### Exercise brief
Reproduce the listing below in its entirety. Change nothing.

### Dataset content
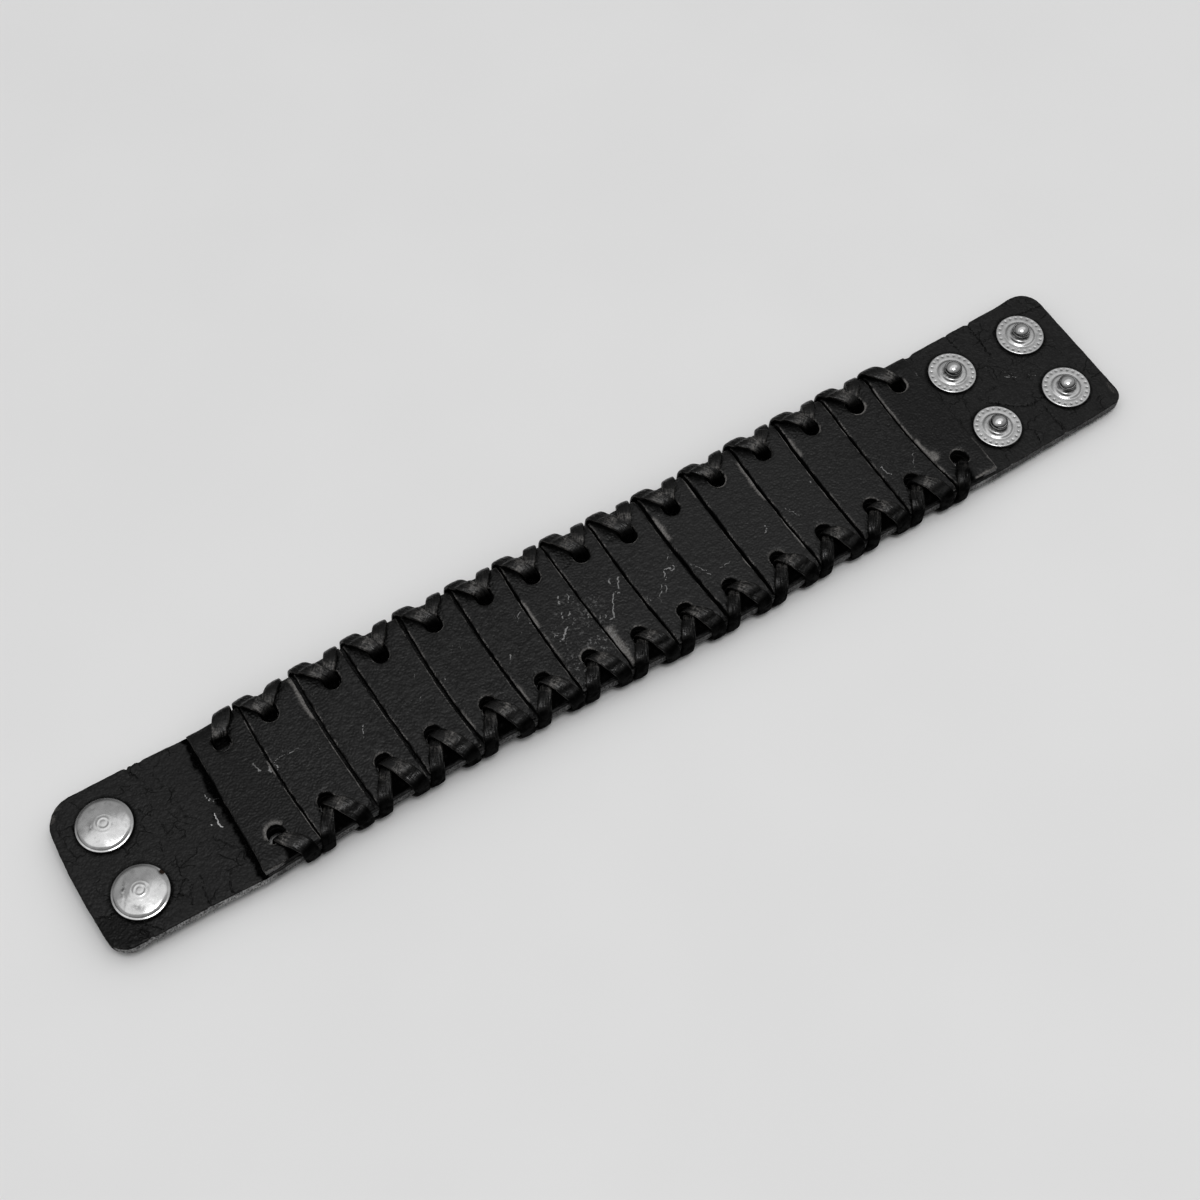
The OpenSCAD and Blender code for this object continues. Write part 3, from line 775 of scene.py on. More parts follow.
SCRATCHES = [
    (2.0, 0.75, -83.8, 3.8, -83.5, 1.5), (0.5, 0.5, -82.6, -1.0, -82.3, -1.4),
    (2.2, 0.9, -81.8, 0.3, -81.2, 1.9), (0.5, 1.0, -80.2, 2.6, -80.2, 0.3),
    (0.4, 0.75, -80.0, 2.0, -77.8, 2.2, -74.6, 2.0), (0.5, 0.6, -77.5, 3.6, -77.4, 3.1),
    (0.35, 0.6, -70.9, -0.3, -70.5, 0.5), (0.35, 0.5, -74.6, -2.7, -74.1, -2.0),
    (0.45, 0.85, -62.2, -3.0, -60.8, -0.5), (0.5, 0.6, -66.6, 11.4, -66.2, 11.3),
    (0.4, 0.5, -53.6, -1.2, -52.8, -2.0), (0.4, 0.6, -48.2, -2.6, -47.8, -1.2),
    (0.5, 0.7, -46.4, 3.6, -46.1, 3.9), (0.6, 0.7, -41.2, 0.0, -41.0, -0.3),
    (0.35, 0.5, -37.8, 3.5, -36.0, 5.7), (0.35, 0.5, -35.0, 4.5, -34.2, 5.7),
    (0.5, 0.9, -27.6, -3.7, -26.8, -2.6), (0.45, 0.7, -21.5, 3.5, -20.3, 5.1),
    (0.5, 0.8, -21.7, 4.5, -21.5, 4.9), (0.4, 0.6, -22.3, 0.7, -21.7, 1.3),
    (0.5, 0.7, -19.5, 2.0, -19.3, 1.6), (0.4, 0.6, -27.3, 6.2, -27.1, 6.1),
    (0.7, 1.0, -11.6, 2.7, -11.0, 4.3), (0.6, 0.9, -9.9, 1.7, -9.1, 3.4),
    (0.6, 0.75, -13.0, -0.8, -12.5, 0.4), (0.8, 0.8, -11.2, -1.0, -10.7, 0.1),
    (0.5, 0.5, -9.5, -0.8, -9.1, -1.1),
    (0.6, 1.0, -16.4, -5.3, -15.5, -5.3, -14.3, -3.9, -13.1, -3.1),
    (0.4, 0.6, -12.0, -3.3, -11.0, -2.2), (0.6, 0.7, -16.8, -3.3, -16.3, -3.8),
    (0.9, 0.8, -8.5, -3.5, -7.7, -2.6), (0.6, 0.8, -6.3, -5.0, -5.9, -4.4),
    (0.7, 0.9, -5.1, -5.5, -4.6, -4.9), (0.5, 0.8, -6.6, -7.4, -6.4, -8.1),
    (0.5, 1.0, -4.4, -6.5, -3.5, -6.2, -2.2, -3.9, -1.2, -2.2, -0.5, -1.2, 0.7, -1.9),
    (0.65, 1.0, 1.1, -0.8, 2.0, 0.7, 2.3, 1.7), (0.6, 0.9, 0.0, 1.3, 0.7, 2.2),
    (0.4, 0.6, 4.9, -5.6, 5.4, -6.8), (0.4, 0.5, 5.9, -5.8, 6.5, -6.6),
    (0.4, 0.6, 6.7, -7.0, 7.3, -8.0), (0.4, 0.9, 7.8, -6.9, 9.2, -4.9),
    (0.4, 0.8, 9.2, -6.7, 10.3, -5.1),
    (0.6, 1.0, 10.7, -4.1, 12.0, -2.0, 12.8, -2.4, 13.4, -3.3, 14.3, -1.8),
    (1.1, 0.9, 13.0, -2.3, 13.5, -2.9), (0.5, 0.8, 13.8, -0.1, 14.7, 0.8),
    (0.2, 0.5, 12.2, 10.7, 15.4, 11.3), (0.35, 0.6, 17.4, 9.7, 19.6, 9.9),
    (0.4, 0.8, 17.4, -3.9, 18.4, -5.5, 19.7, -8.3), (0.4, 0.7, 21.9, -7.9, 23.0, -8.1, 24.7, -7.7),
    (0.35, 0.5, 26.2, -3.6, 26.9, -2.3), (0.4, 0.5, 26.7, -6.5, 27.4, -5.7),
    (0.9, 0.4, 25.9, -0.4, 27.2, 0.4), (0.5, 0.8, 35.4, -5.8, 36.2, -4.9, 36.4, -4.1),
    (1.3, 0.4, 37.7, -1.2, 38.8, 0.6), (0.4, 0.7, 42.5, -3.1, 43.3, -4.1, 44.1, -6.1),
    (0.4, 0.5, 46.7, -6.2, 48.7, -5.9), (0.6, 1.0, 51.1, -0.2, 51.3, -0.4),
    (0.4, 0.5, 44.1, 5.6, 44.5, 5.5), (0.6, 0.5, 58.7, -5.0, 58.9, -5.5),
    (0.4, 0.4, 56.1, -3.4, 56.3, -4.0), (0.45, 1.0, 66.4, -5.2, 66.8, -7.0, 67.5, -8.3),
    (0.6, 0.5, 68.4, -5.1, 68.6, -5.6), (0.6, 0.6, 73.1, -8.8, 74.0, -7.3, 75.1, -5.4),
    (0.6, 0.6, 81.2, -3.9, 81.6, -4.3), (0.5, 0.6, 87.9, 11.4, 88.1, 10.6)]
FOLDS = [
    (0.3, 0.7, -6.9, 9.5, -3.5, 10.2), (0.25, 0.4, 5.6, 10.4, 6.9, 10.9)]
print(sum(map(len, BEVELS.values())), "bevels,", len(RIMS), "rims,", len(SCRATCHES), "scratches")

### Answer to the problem
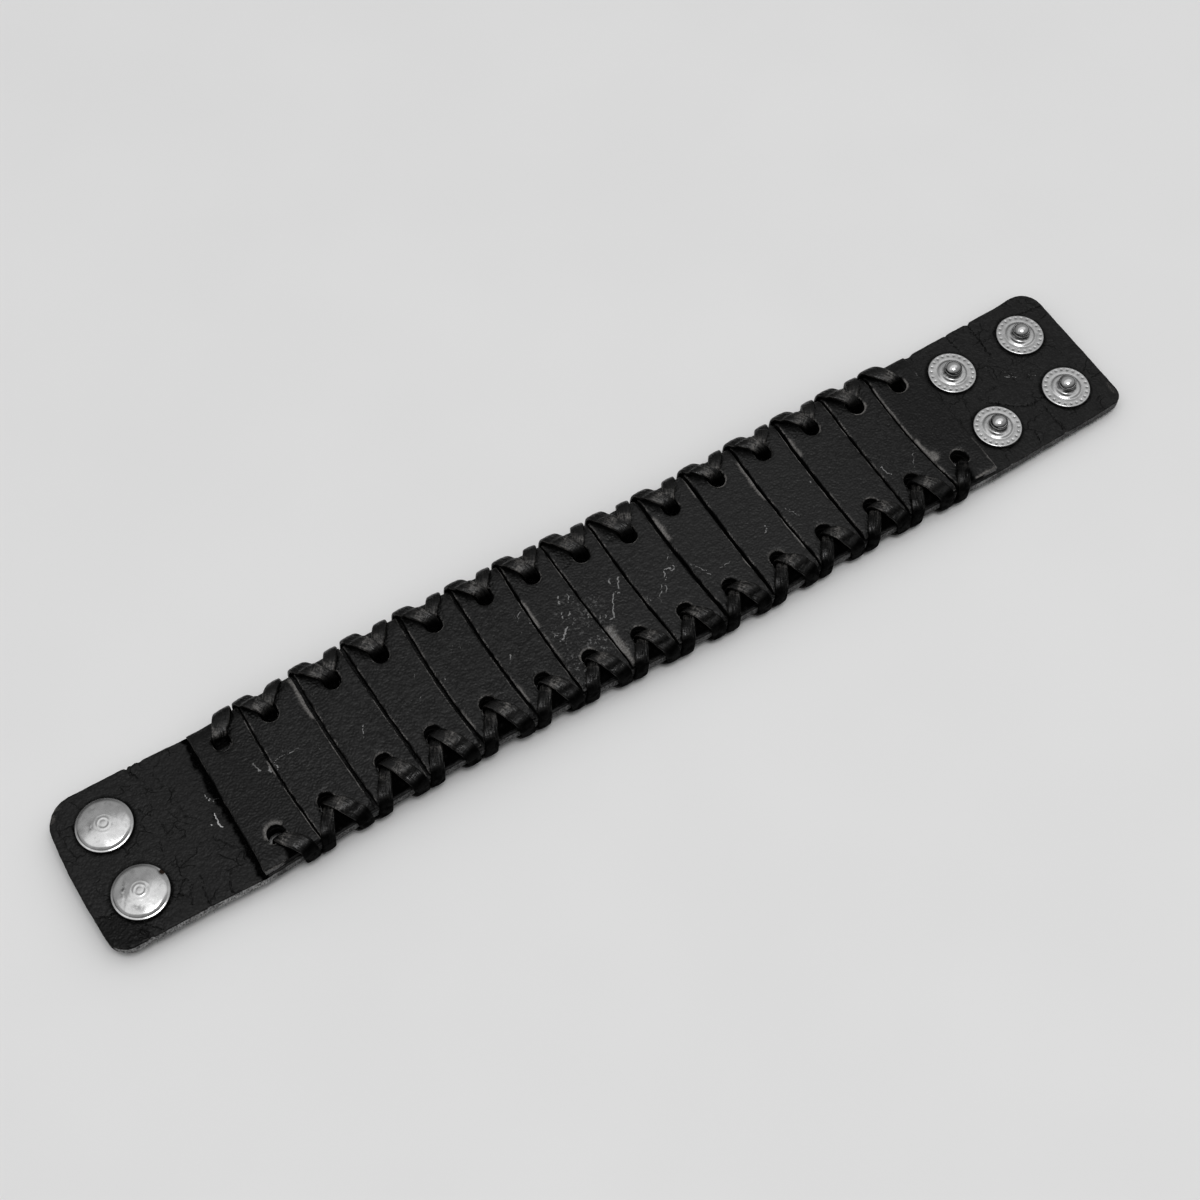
The OpenSCAD and Blender code for this object continues. Write part 3, from line 775 of scene.py on. More parts follow.
SCRATCHES = [
    (2.0, 0.75, -83.8, 3.8, -83.5, 1.5), (0.5, 0.5, -82.6, -1.0, -82.3, -1.4),
    (2.2, 0.9, -81.8, 0.3, -81.2, 1.9), (0.5, 1.0, -80.2, 2.6, -80.2, 0.3),
    (0.4, 0.75, -80.0, 2.0, -77.8, 2.2, -74.6, 2.0), (0.5, 0.6, -77.5, 3.6, -77.4, 3.1),
    (0.35, 0.6, -70.9, -0.3, -70.5, 0.5), (0.35, 0.5, -74.6, -2.7, -74.1, -2.0),
    (0.45, 0.85, -62.2, -3.0, -60.8, -0.5), (0.5, 0.6, -66.6, 11.4, -66.2, 11.3),
    (0.4, 0.5, -53.6, -1.2, -52.8, -2.0), (0.4, 0.6, -48.2, -2.6, -47.8, -1.2),
    (0.5, 0.7, -46.4, 3.6, -46.1, 3.9), (0.6, 0.7, -41.2, 0.0, -41.0, -0.3),
    (0.35, 0.5, -37.8, 3.5, -36.0, 5.7), (0.35, 0.5, -35.0, 4.5, -34.2, 5.7),
    (0.5, 0.9, -27.6, -3.7, -26.8, -2.6), (0.45, 0.7, -21.5, 3.5, -20.3, 5.1),
    (0.5, 0.8, -21.7, 4.5, -21.5, 4.9), (0.4, 0.6, -22.3, 0.7, -21.7, 1.3),
    (0.5, 0.7, -19.5, 2.0, -19.3, 1.6), (0.4, 0.6, -27.3, 6.2, -27.1, 6.1),
    (0.7, 1.0, -11.6, 2.7, -11.0, 4.3), (0.6, 0.9, -9.9, 1.7, -9.1, 3.4),
    (0.6, 0.75, -13.0, -0.8, -12.5, 0.4), (0.8, 0.8, -11.2, -1.0, -10.7, 0.1),
    (0.5, 0.5, -9.5, -0.8, -9.1, -1.1),
    (0.6, 1.0, -16.4, -5.3, -15.5, -5.3, -14.3, -3.9, -13.1, -3.1),
    (0.4, 0.6, -12.0, -3.3, -11.0, -2.2), (0.6, 0.7, -16.8, -3.3, -16.3, -3.8),
    (0.9, 0.8, -8.5, -3.5, -7.7, -2.6), (0.6, 0.8, -6.3, -5.0, -5.9, -4.4),
    (0.7, 0.9, -5.1, -5.5, -4.6, -4.9), (0.5, 0.8, -6.6, -7.4, -6.4, -8.1),
    (0.5, 1.0, -4.4, -6.5, -3.5, -6.2, -2.2, -3.9, -1.2, -2.2, -0.5, -1.2, 0.7, -1.9),
    (0.65, 1.0, 1.1, -0.8, 2.0, 0.7, 2.3, 1.7), (0.6, 0.9, 0.0, 1.3, 0.7, 2.2),
    (0.4, 0.6, 4.9, -5.6, 5.4, -6.8), (0.4, 0.5, 5.9, -5.8, 6.5, -6.6),
    (0.4, 0.6, 6.7, -7.0, 7.3, -8.0), (0.4, 0.9, 7.8, -6.9, 9.2, -4.9),
    (0.4, 0.8, 9.2, -6.7, 10.3, -5.1),
    (0.6, 1.0, 10.7, -4.1, 12.0, -2.0, 12.8, -2.4, 13.4, -3.3, 14.3, -1.8),
    (1.1, 0.9, 13.0, -2.3, 13.5, -2.9), (0.5, 0.8, 13.8, -0.1, 14.7, 0.8),
    (0.2, 0.5, 12.2, 10.7, 15.4, 11.3), (0.35, 0.6, 17.4, 9.7, 19.6, 9.9),
    (0.4, 0.8, 17.4, -3.9, 18.4, -5.5, 19.7, -8.3), (0.4, 0.7, 21.9, -7.9, 23.0, -8.1, 24.7, -7.7),
    (0.35, 0.5, 26.2, -3.6, 26.9, -2.3), (0.4, 0.5, 26.7, -6.5, 27.4, -5.7),
    (0.9, 0.4, 25.9, -0.4, 27.2, 0.4), (0.5, 0.8, 35.4, -5.8, 36.2, -4.9, 36.4, -4.1),
    (1.3, 0.4, 37.7, -1.2, 38.8, 0.6), (0.4, 0.7, 42.5, -3.1, 43.3, -4.1, 44.1, -6.1),
    (0.4, 0.5, 46.7, -6.2, 48.7, -5.9), (0.6, 1.0, 51.1, -0.2, 51.3, -0.4),
    (0.4, 0.5, 44.1, 5.6, 44.5, 5.5), (0.6, 0.5, 58.7, -5.0, 58.9, -5.5),
    (0.4, 0.4, 56.1, -3.4, 56.3, -4.0), (0.45, 1.0, 66.4, -5.2, 66.8, -7.0, 67.5, -8.3),
    (0.6, 0.5, 68.4, -5.1, 68.6, -5.6), (0.6, 0.6, 73.1, -8.8, 74.0, -7.3, 75.1, -5.4),
    (0.6, 0.6, 81.2, -3.9, 81.6, -4.3), (0.5, 0.6, 87.9, 11.4, 88.1, 10.6)]
FOLDS = [
    (0.3, 0.7, -6.9, 9.5, -3.5, 10.2), (0.25, 0.4, 5.6, 10.4, 6.9, 10.9)]
print(sum(map(len, BEVELS.values())), "bevels,", len(RIMS), "rims,", len(SCRATCHES), "scratches")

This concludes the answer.